Aside from a sore arm after the injection, your child will likely not suffer any long term effects from the HPV vaccine. Reports that the vaccine causes infertility are false and actual science shows that the vaccine is safe for most kids. So, stop telling people that your best friend’s sister’s boyfriend’s mother’s niece had an issue with the HPV vaccine because it’s probably not true.

4. HPV infections are decreasing.

Recent research shows that prevalence of vaccine-type HPV has significantly decreased among women 18-59 years of age from 2009-2010 and 2013-2014. Since HPV cancers take more than a decade to develop and the vaccine has only been around for a decade, it’s going to take a few more years to prove to the naysayers that the HPV vaccine is effective. So sit tight.

5. You are not encouraging ‘promiscuity’ just by getting your kid vaccinated for HPV.

One of the biggest arguments I hear from parents is that the HPV vaccination is basically a free pass to have sex indiscriminately. False, false, false. The HPV vaccine prevents the spread of HPV and, if given early, your teen will have the benefit of building up antibodies to HPV. It’s up to you to have a regular dialogue with your teen about sex.

6. Boys should get the HPV vaccine, too.

Statistics show that about 8 or 9 out of 10 sexually active adults will have at least one type of HPV in their lifetime. Cervical cancer is linked to HPV, but cancers of the anus, penis, mouth and throat affect men, too. The HPV vaccine helps limit the spread of HPV and protects against HPV linked cancers and genital warts.

7. Real talk: the HPV vaccine could save your child’s life.

There are so many factors that are out of a parent’s control but protecting your child against cancers caused by HPV is easy. I don’t know a single parent who wouldn’t want to spare their child the agony of anal or cervical cancer. Seriously. And by vaccinating your kid, you are also protecting other children from HPV linked cancers. I, for one, am grateful to any parent who is willing to help keep my child safe.

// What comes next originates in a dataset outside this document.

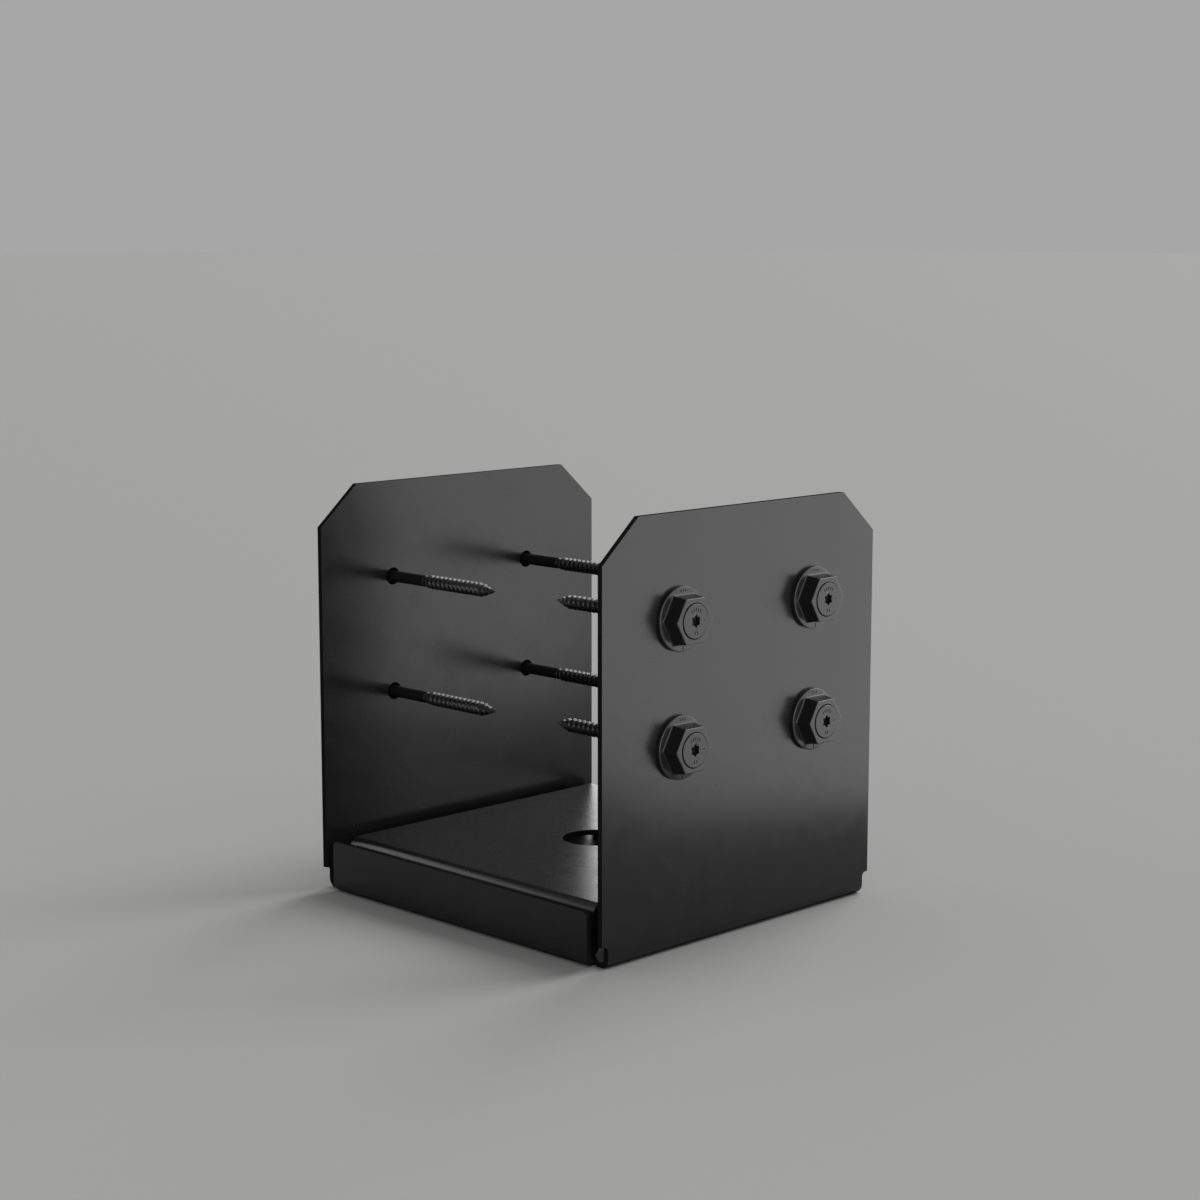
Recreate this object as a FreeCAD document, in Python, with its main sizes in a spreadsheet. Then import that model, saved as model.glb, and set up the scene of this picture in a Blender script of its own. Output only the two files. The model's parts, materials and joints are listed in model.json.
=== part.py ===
import FreeCAD, Part

import math
import os

import Sketcher

# Timber post base: a folded steel bracket that stands on concrete and holds the foot of a square
# timber post, with a loose standoff plate inside it, eight flanged hex washers and eight wood screws.
#
# Frame: millimetres, +Z up, the origin on the ground under the middle of the base plate. The tall
# legs stand at -Y (front) and +Y (rear), the low flanges at -X and +X. The part looks the same when
# it is turned half a turn about +Z.

DIMENSIONS = (
    # the post, and the bracket that is folded round its foot
    ("post_width", 190.5, "dressed face to dressed face of the timber post"),
    ("post_gap", 0.75, "play between the post and each tall leg"),
    ("sheet", 2.75, "thickness of the bracket's coated sheet"),
    ("bend_radius", 1.9, "inside radius of every fold"),
    ("edge_round", 0.4, "rounding of the coating along a leg's sheared edges"),
    ("leg_inset", 1.9, "a leg's side edge stands this far inside the post's side"),
    ("leg_height", 202.0, "top of the legs above the ground"),
    ("leg_corner_across", 22.8, "cut top corner of a leg, along the top edge"),
    ("leg_corner_down", 20.0, "cut top corner of a leg, down the side edge"),
    ("flange_inset", 1.15, "a low flange's outer face stands this far inside the post's side"),
    ("flange_height", 25.6, "top of the low flanges above the ground"),
    ("flange_corner", 3.0, "radius of the low flanges' top corners"),
    ("corner_gap", 4.3, "from a low flange's end to the bend line of the leg beside it"),
    ("relief_height", 10.8, "top of the relief cut in a leg's side edge, above the ground"),
    ("relief_radius", 2.5, "radius inside that relief cut"),
    ("relief_hole", 3.2, "diameter of the round relief where two bend lines meet"),
    ("anchor_hole", 17.5, "diameter of the hole for the anchor rod in the base plate"),
    # the standoff plate that stands loose on the base plate
    ("standoff_clearance", 5.35, "between a side of the standoff plate and the low flange"),
    ("standoff_height", 24.0, "standoff plate, from its feet to the seat for the post"),
    ("standoff_sheet", 2.75, "thickness of the standoff plate's sheet"),
    ("standoff_corner", 3.0, "radius of the feet's corners"),
    ("standoff_hole", 32.0, "diameter of the clear hole over the anchor rod"),
    # where the screws go through a leg
    ("screw_columns", 92.0, "between the two columns of screws"),
    ("screw_rows", 58.9, "between the two rows of screws"),
    ("screw_lowest", 94.7, "lower row of screws above the ground"),
    ("screw_shift", 1.75, "the pattern stands this far to the right of a leg's middle"),
    ("hole_play", 0.6, "round a screw's neck in the leg's hole"),
    # a flanged hex washer, built from the screw's head outwards
    ("head_play", 0.35, "round the screw's head in the washer's counterbore"),
    ("bore_play", 0.4, "round a screw's neck in the washer's bore"),
    ("hex_wall", 1.95, "wall between the counterbore and a flat at the top of the hexagon"),
    ("hex_flare", 0.95, "a flat leans out by this much from the top to the foot"),
    ("washer_lip", 1.97, "the flange stands out past the hexagon's corners by this much"),
    ("washer_rim", 2.2, "thickness of the flange at its rim"),
    ("washer_shoulder", 2.8, "thickness of the flange at the hexagon's foot"),
    ("washer_height", 9.9, "washer, from its seat on the leg to the top of the hexagon"),
    # a wood screw
    ("head_width", 15.9, "diameter of the flat round head"),
    ("head_height", 3.5, "thickness of the head"),
    ("head_rise", 0.4, "the head's top stands this far above the top of the washer"),
    ("recess_across", 5.6, "six-lobed drive recess, tip to tip"),
    ("recess_core", 4.0, "six-lobed drive recess, across its waist"),
    ("recess_lobe", 1.45, "diameter of one lobe of the recess"),
    ("recess_depth", 2.5, "depth of the recess"),
    ("neck_width", 7.6, "diameter of the neck under the head"),
    ("neck_taper", 2.4, "length over which the neck narrows to the shank"),
    ("neck_length", 7.0, "straight part of the neck, from the head into the leg's hole"),
    ("shank_width", 5.7, "diameter of the plain shank"),
    ("thread_root", 4.9, "diameter at the root of the thread"),
    ("thread_length", 50.0, "threaded part, with the point"),
    ("point_length", 9.0, "tapered point"),
    ("point_width", 0.8, "diameter of the blunted tip"),
    ("screw_length", 88.9, "whole screw, from the top of its head to its tip"),
)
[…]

HPV vaccine is safe, effective and necessary. And, considering the numbers of HPV-related cancers are decreasing significantly as the years go, getting your child vaccinated should be a no-brainer. If the trends continue, and the number of vaccinated kids continues to rise, we have the chance to eradicate HPV related cancers or, at the very least, make a dent in the number of people who suffer from the cancers caused by HPV.